В литературном наследии, которое оставила Нина Гаген-Торн, — две книги прозы, воспоминания, книга стихов (ее поэтический дар ценили Ахматова и Пастернак). Поэт Илья Сельвинский писал Гаген-Торн: «С глубоким волнением прочитал Ваши стихи. В них захватывает подлинность переживания. Это гораздо выше искренности, которая иногда у некоторых поэтов как бы смакует боль и этим впадает в кощунство.
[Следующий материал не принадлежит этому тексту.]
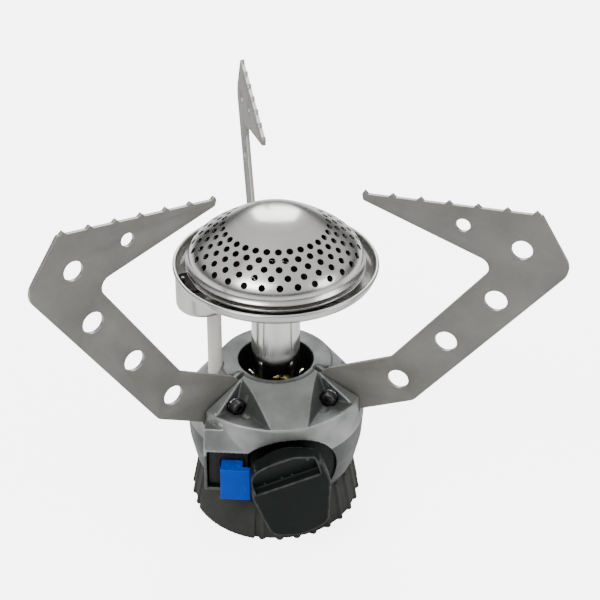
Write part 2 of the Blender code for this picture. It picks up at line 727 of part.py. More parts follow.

Вы очень верно сказали: „О боли надо говорить простыми строгими словами…“ Именно так Вы и говорите.

Ужасно жаль, что в наше время, запутавшееся в далеко не диалектических противоречиях, Ваших стихов нельзя опубликовать. Но не падайте духом: придет и для них время — иное, освобождающее. Вы в этом отношении не одиноки: целые романы и трагедии спят в берлогах, ожидая весны».

Нина Гаген-Торн этой весны не дождалась — она умерла в 1986 году. Секрет превращения жизни в Слово она не потеряла до конца своих дней.